◆ **The request**: Repeat the listing in full. Nothing may be added or left out.

====

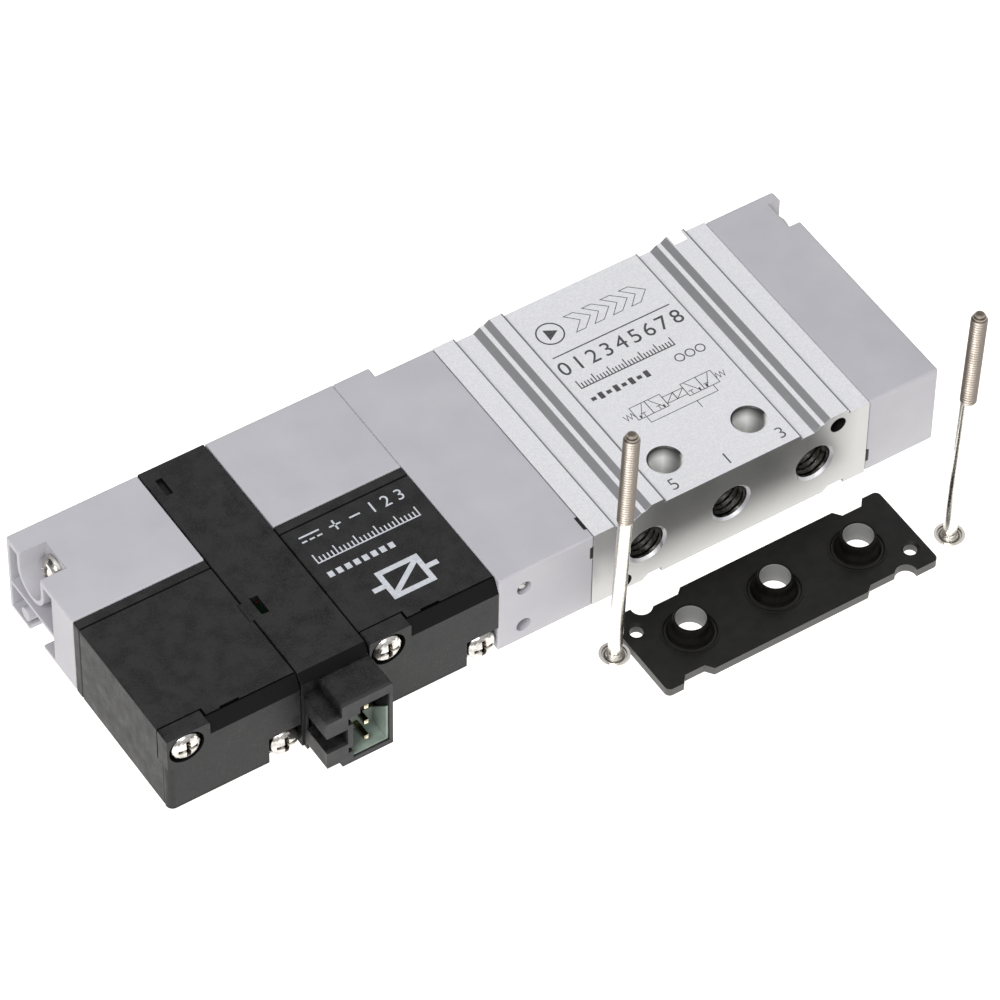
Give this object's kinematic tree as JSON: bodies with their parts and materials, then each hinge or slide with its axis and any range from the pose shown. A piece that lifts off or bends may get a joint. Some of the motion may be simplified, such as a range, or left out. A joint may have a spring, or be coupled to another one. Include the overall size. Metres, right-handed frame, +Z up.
{
  "type": "solenoid directional valve",
  "caption": "Double solenoid pilot-operated air valve with body ports, a plug socket between the solenoids, and its loose base gasket and long mounting screws.",
  "frame": {"origin": "middle of the valve body's underside: on the middle port's axis in X, half the body's width in Y, and the resting plane in Z", "axes": "+X from the pilot solenoids towards the end cap, -Y out of the face with the middle supply port, +Z up out of the label face"},
  "size_m": [0.1092, 0.0545, 0.0395],
  "materials": {
    "body_aluminium": "bright satin anodised, fine horizontal grain",
    "light_plastic": "satin moulded, slightly lavender light grey",
    "black_plastic": "fine matte moulding texture",
    "plated_steel": "bright nickel plate",
    "ball_steel": "polished",
    "black_rubber": "matte moulded rubber",
    "spool_aluminium": "ground",
    "spring_steel": "drawn wire",
    "soft_iron": "turned",
    "bobbin_plastic": "natural moulding",
    "copper_wire": "enamelled copper",
    "yoke_steel": "zinc-plated strip",
    "board_laminate": "green laminate",
    "board_parts": "moulded component bodies",
    "contact_gold": "gold-plated",
    "carrier_plastic": "grey-green moulding"
  },
  "bodies": {
    "valve": {"adapter_plate": "light_plastic", "adapter_screws": "plated_steel", "armature_spring_left": "spring_steel", "armature_spring_right": "spring_steel", "board_components": "board_parts", "bobbin_left": "bobbin_plastic", "bobbin_right": "bobbin_plastic", "body_gasket_left": "black_rubber", "body_gasket_right": "black_rubber", "circuit_board": "board_laminate", "coil_back_frame_left": "black_plastic", "coil_back_frame_right": "black_plastic", "coil_front_cover_left": "black_plastic", "coil_front_cover_right": "black_plastic", "coil_moulding_left": "black_plastic", "coil_moulding_right": "black_plastic", "coil_screws": "plated_steel", "contact_backing": "black_plastic", "contact_carrier": "carrier_plastic", "contact_pins": "contact_gold", "end_cap": "light_plastic", "end_cap_screws": "plated_steel", "fixed_core_left": "soft_iron", "fixed_core_right": "soft_iron", "gallery_ball": "ball_steel", "override_spring_left": "spring_steel", "override_spring_right": "spring_steel", "pilot_block": "light_plastic", "pilot_gasket": "black_rubber", "pilot_o_ring_left": "black_rubber", "pilot_o_ring_right": "black_rubber", "pilot_screw": "plated_steel", "socket_housing": "black_plastic", "spool_spring_left": "spring_steel", "spool_spring_right": "spring_steel", "terminal_cover": "black_plastic", "valve_body": "body_aluminium", "winding_left": "copper_wire", "winding_right": "copper_wire", "yoke_left": "yoke_steel", "yoke_plate_left": "yoke_steel", "yoke_plate_right": "yoke_steel", "yoke_right": "yoke_steel"},
    "spool_left": {"spool_left": "spool_aluminium", "spool_seals_left": "black_rubber", "piston_seal_left": "black_rubber"},
    "spool_right": {"spool_right": "spool_aluminium", "spool_seals_right": "black_rubber", "piston_seal_right": "black_rubber"},
    "armature_left": {"armature_left": "soft_iron", "armature_seal_left": "black_rubber"},
    "armature_right": {"armature_right": "soft_iron", "armature_seal_right": "black_rubber"},
    "override_left": {"override_button_left": "plated_steel", "override_seal_left": "black_rubber"},
    "override_right": {"override_button_right": "plated_steel", "override_seal_right": "black_rubber"},
    "base_gasket": {"base_gasket": "black_rubber"},
    "mounting_screw_left": {"mounting_screw_left": "plated_steel"},
    "mounting_screw_right": {"mounting_screw_right": "plated_steel"}
  },
  "joints": [
    {"name": "spool_left_slide", "type": "slide", "parent": "valve", "child": "spool_left", "axis": [-1, 0, 0], "range_m": [0, 0.003], "stiffness_N_per_m": 900, "springref_m": -0.002, "deforming": ["spool_spring_left"]},
    {"name": "spool_right_slide", "type": "slide", "parent": "valve", "child": "spool_right", "axis": [1, 0, 0], "range_m": [0, 0.003], "stiffness_N_per_m": 900, "springref_m": -0.002, "deforming": ["spool_spring_right"]},
    {"name": "armature_left_slide", "type": "slide", "parent": "valve", "child": "armature_left", "axis": [0, -1, 0], "range_m": [0, 0.0005], "stiffness_N_per_m": 600, "springref_m": -0.0015, "deforming": ["armature_spring_left"]},
    {"name": "armature_right_slide", "type": "slide", "parent": "valve", "child": "armature_right", "axis": [0, -1, 0], "range_m": [0, 0.0005], "stiffness_N_per_m": 600, "springref_m": -0.0015, "deforming": ["armature_spring_right"]},
    {"name": "override_left_press", "type": "slide", "parent": "valve", "child": "override_left", "axis": [0, -1, 0], "range_m": [0, 0.0008], "stiffness_N_per_m": 800, "springref_m": -0.0015, "deforming": ["override_spring_left"]},
    {"name": "override_right_press", "type": "slide", "parent": "valve", "child": "override_right", "axis": [0, -1, 0], "range_m": [0, 0.0008], "stiffness_N_per_m": 800, "springref_m": -0.0015, "deforming": ["override_spring_right"]},
    {"name": "base_gasket_lift", "type": "slide", "parent": "valve", "child": "base_gasket", "axis": [0, 0, 1], "range_m": [0, 0.05]},
    {"name": "mounting_screw_left_lift", "type": "slide", "parent": "valve", "child": "mounting_screw_left", "axis": [0, 0, 1], "range_m": [0, 0.05]},
    {"name": "mounting_screw_right_lift", "type": "slide", "parent": "valve", "child": "mounting_screw_right", "axis": [0, 0, 1], "range_m": [0, 0.05]}
  ]
}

====

◆ **Correct response**:
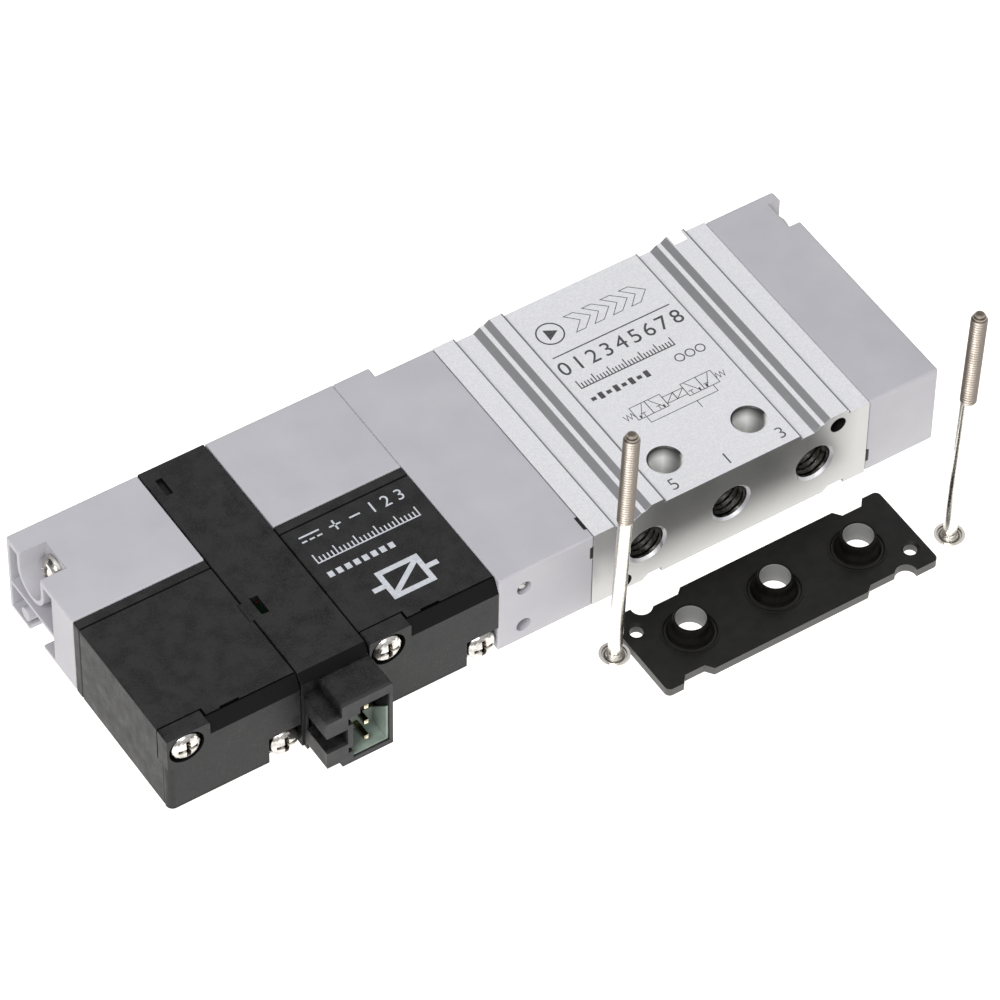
Give this object's kinematic tree as JSON: bodies with their parts and materials, then each hinge or slide with its axis and any range from the pose shown. A piece that lifts off or bends may get a joint. Some of the motion may be simplified, such as a range, or left out. A joint may have a spring, or be coupled to another one. Include the overall size. Metres, right-handed frame, +Z up.
{
  "type": "solenoid directional valve",
  "caption": "Double solenoid pilot-operated air valve with body ports, a plug socket between the solenoids, and its loose base gasket and long mounting screws.",
  "frame": {"origin": "middle of the valve body's underside: on the middle port's axis in X, half the body's width in Y, and the resting plane in Z", "axes": "+X from the pilot solenoids towards the end cap, -Y out of the face with the middle supply port, +Z up out of the label face"},
  "size_m": [0.1092, 0.0545, 0.0395],
  "materials": {
    "body_aluminium": "bright satin anodised, fine horizontal grain",
    "light_plastic": "satin moulded, slightly lavender light grey",
    "black_plastic": "fine matte moulding texture",
    "plated_steel": "bright nickel plate",
    "ball_steel": "polished",
    "black_rubber": "matte moulded rubber",
    "spool_aluminium": "ground",
    "spring_steel": "drawn wire",
    "soft_iron": "turned",
    "bobbin_plastic": "natural moulding",
    "copper_wire": "enamelled copper",
    "yoke_steel": "zinc-plated strip",
    "board_laminate": "green laminate",
    "board_parts": "moulded component bodies",
    "contact_gold": "gold-plated",
    "carrier_plastic": "grey-green moulding"
  },
  "bodies": {
    "valve": {"adapter_plate": "light_plastic", "adapter_screws": "plated_steel", "armature_spring_left": "spring_steel", "armature_spring_right": "spring_steel", "board_components": "board_parts", "bobbin_left": "bobbin_plastic", "bobbin_right": "bobbin_plastic", "body_gasket_left": "black_rubber", "body_gasket_right": "black_rubber", "circuit_board": "board_laminate", "coil_back_frame_left": "black_plastic", "coil_back_frame_right": "black_plastic", "coil_front_cover_left": "black_plastic", "coil_front_cover_right": "black_plastic", "coil_moulding_left": "black_plastic", "coil_moulding_right": "black_plastic", "coil_screws": "plated_steel", "contact_backing": "black_plastic", "contact_carrier": "carrier_plastic", "contact_pins": "contact_gold", "end_cap": "light_plastic", "end_cap_screws": "plated_steel", "fixed_core_left": "soft_iron", "fixed_core_right": "soft_iron", "gallery_ball": "ball_steel", "override_spring_left": "spring_steel", "override_spring_right": "spring_steel", "pilot_block": "light_plastic", "pilot_gasket": "black_rubber", "pilot_o_ring_left": "black_rubber", "pilot_o_ring_right": "black_rubber", "pilot_screw": "plated_steel", "socket_housing": "black_plastic", "spool_spring_left": "spring_steel", "spool_spring_right": "spring_steel", "terminal_cover": "black_plastic", "valve_body": "body_aluminium", "winding_left": "copper_wire", "winding_right": "copper_wire", "yoke_left": "yoke_steel", "yoke_plate_left": "yoke_steel", "yoke_plate_right": "yoke_steel", "yoke_right": "yoke_steel"},
    "spool_left": {"spool_left": "spool_aluminium", "spool_seals_left": "black_rubber", "piston_seal_left": "black_rubber"},
    "spool_right": {"spool_right": "spool_aluminium", "spool_seals_right": "black_rubber", "piston_seal_right": "black_rubber"},
    "armature_left": {"armature_left": "soft_iron", "armature_seal_left": "black_rubber"},
    "armature_right": {"armature_right": "soft_iron", "armature_seal_right": "black_rubber"},
    "override_left": {"override_button_left": "plated_steel", "override_seal_left": "black_rubber"},
    "override_right": {"override_button_right": "plated_steel", "override_seal_right": "black_rubber"},
    "base_gasket": {"base_gasket": "black_rubber"},
    "mounting_screw_left": {"mounting_screw_left": "plated_steel"},
    "mounting_screw_right": {"mounting_screw_right": "plated_steel"}
  },
  "joints": [
    {"name": "spool_left_slide", "type": "slide", "parent": "valve", "child": "spool_left", "axis": [-1, 0, 0], "range_m": [0, 0.003], "stiffness_N_per_m": 900, "springref_m": -0.002, "deforming": ["spool_spring_left"]},
    {"name": "spool_right_slide", "type": "slide", "parent": "valve", "child": "spool_right", "axis": [1, 0, 0], "range_m": [0, 0.003], "stiffness_N_per_m": 900, "springref_m": -0.002, "deforming": ["spool_spring_right"]},
    {"name": "armature_left_slide", "type": "slide", "parent": "valve", "child": "armature_left", "axis": [0, -1, 0], "range_m": [0, 0.0005], "stiffness_N_per_m": 600, "springref_m": -0.0015, "deforming": ["armature_spring_left"]},
    {"name": "armature_right_slide", "type": "slide", "parent": "valve", "child": "armature_right", "axis": [0, -1, 0], "range_m": [0, 0.0005], "stiffness_N_per_m": 600, "springref_m": -0.0015, "deforming": ["armature_spring_right"]},
    {"name": "override_left_press", "type": "slide", "parent": "valve", "child": "override_left", "axis": [0, -1, 0], "range_m": [0, 0.0008], "stiffness_N_per_m": 800, "springref_m": -0.0015, "deforming": ["override_spring_left"]},
    {"name": "override_right_press", "type": "slide", "parent": "valve", "child": "override_right", "axis": [0, -1, 0], "range_m": [0, 0.0008], "stiffness_N_per_m": 800, "springref_m": -0.0015, "deforming": ["override_spring_right"]},
    {"name": "base_gasket_lift", "type": "slide", "parent": "valve", "child": "base_gasket", "axis": [0, 0, 1], "range_m": [0, 0.05]},
    {"name": "mounting_screw_left_lift", "type": "slide", "parent": "valve", "child": "mounting_screw_left", "axis": [0, 0, 1], "range_m": [0, 0.05]},
    {"name": "mounting_screw_right_lift", "type": "slide", "parent": "valve", "child": "mounting_screw_right", "axis": [0, 0, 1], "range_m": [0, 0.05]}
  ]
}